BRIEF:
Exactly the lines from the one with "scene.collection.objects.link(plinth)" to the one with "if empty is", both included, are to be printed again; leave out the rest.
──────── RAW DATA ────────
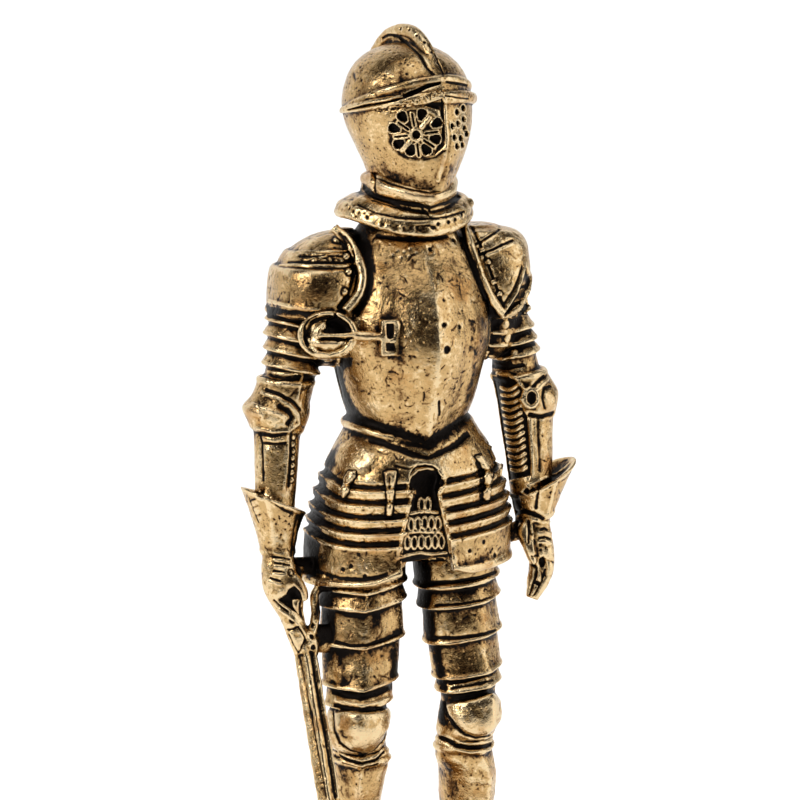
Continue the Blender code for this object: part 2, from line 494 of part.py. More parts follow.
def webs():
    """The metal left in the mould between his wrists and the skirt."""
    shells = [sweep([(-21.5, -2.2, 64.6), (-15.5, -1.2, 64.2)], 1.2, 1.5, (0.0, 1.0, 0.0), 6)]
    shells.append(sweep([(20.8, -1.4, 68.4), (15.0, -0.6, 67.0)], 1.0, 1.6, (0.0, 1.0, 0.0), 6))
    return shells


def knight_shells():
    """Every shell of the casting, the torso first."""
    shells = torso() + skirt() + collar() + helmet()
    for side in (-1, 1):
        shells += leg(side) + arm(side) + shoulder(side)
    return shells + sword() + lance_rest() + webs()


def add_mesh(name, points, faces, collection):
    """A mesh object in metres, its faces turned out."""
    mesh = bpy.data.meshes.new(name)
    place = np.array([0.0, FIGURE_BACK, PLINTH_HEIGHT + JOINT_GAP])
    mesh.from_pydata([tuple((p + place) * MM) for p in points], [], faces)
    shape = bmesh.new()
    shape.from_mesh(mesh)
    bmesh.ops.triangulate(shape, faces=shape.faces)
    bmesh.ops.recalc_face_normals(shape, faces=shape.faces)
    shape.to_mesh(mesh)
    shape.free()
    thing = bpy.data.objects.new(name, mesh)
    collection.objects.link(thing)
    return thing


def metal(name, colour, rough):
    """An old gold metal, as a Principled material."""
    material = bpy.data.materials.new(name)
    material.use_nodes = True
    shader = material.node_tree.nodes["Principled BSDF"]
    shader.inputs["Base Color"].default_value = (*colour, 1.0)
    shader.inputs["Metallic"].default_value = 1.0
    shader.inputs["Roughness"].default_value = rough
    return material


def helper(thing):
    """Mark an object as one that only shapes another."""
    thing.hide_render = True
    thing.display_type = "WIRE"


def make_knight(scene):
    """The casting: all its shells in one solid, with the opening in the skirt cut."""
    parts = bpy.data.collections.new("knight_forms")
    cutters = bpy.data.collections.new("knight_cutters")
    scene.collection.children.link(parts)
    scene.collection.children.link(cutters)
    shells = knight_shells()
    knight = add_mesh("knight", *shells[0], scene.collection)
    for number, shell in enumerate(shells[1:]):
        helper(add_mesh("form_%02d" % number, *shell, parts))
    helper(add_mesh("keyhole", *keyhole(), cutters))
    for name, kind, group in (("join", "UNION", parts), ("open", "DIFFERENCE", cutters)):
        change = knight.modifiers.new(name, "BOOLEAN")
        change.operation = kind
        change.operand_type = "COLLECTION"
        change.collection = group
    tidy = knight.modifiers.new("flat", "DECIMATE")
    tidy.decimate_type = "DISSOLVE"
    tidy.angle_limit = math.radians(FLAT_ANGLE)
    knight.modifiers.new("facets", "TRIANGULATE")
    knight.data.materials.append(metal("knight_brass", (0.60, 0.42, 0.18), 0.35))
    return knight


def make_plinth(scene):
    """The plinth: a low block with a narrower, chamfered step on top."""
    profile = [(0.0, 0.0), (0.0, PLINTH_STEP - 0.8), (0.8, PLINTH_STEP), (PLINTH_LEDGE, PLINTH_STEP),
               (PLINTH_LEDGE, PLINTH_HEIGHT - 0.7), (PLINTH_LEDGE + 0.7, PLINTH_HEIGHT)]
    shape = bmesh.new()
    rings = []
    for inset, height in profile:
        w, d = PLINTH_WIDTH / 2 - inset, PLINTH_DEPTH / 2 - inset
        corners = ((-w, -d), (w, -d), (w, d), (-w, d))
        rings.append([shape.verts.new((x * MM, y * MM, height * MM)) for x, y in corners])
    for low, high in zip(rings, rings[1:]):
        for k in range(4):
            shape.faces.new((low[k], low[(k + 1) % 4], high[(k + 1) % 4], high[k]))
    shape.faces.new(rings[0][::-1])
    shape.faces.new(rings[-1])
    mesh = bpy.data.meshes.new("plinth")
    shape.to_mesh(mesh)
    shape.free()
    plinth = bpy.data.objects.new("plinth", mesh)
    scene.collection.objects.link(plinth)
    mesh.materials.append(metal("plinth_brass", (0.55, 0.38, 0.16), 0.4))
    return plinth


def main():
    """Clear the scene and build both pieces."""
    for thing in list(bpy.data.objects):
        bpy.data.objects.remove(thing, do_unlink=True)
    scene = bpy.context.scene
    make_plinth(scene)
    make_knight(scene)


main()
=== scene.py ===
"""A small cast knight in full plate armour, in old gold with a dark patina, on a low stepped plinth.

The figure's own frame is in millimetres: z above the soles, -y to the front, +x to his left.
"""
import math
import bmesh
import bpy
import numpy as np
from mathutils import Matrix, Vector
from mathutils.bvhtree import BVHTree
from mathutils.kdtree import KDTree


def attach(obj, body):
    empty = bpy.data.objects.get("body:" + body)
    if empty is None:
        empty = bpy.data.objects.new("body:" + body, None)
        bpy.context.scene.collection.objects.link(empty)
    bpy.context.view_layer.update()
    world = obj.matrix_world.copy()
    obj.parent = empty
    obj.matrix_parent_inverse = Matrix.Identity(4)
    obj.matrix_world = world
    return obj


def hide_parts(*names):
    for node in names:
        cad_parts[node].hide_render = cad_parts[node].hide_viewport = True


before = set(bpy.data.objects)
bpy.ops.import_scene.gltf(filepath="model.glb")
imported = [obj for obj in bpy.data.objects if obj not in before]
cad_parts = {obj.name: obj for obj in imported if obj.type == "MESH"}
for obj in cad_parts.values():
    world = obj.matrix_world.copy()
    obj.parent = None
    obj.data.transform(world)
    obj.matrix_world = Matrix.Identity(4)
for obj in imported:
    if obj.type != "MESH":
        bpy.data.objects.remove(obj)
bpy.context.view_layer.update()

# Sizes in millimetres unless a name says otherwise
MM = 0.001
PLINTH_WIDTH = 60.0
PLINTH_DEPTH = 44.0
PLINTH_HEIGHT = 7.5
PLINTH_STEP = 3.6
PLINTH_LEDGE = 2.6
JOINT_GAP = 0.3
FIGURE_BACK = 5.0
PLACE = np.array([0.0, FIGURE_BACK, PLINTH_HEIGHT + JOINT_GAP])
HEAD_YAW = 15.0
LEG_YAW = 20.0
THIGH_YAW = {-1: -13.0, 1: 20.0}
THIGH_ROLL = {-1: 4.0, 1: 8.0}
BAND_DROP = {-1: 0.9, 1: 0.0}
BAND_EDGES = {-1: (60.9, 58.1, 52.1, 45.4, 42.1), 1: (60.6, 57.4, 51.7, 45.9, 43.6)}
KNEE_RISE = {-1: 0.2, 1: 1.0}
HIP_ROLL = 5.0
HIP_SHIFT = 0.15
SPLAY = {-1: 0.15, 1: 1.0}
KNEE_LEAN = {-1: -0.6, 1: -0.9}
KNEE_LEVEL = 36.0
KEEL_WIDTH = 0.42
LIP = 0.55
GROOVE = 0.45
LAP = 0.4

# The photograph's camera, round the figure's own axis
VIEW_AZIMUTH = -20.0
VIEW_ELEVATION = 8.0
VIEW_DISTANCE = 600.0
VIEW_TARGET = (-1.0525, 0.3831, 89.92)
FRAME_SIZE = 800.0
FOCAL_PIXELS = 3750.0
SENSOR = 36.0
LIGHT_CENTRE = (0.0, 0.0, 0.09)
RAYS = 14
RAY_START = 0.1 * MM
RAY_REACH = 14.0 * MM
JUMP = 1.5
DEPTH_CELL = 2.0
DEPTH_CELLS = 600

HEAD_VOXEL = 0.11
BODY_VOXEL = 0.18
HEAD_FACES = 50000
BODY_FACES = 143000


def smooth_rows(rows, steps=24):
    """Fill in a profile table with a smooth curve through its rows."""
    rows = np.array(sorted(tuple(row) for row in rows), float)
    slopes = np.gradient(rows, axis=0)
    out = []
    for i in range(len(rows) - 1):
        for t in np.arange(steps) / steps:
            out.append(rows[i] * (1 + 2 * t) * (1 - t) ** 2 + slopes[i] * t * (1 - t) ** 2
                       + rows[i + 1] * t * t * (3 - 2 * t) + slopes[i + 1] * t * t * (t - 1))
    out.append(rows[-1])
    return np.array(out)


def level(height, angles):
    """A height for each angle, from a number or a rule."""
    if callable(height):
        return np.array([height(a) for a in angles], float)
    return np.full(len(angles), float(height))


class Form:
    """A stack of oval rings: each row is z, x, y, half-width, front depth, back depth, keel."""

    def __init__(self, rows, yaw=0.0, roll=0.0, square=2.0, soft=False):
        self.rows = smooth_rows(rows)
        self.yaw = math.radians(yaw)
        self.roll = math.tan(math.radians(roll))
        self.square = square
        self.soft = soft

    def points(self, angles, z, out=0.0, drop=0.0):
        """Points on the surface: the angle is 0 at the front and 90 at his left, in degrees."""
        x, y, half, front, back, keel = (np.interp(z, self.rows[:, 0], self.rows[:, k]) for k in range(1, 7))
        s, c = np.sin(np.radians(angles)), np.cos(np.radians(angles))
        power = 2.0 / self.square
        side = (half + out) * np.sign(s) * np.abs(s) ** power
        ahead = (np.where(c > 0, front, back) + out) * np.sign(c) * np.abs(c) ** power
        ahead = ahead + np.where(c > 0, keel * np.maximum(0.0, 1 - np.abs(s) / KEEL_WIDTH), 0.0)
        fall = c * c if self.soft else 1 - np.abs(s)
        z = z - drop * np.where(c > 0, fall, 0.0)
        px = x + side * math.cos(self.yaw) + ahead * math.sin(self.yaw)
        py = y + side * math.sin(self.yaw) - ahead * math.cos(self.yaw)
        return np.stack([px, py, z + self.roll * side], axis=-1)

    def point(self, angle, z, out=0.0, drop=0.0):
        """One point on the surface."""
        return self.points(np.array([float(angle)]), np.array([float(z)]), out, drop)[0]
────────
RESULT OF THE TASK:
    scene.collection.objects.link(plinth)
    mesh.materials.append(metal("plinth_brass", (0.55, 0.38, 0.16), 0.4))
    return plinth


def main():
    """Clear the scene and build both pieces."""
    for thing in list(bpy.data.objects):
        bpy.data.objects.remove(thing, do_unlink=True)
    scene = bpy.context.scene
    make_plinth(scene)
    make_knight(scene)


main()
=== scene.py ===
"""A small cast knight in full plate armour, in old gold with a dark patina, on a low stepped plinth.

The figure's own frame is in millimetres: z above the soles, -y to the front, +x to his left.
"""
import math
import bmesh
import bpy
import numpy as np
from mathutils import Matrix, Vector
from mathutils.bvhtree import BVHTree
from mathutils.kdtree import KDTree


def attach(obj, body):
    empty = bpy.data.objects.get("body:" + body)
    if empty is None:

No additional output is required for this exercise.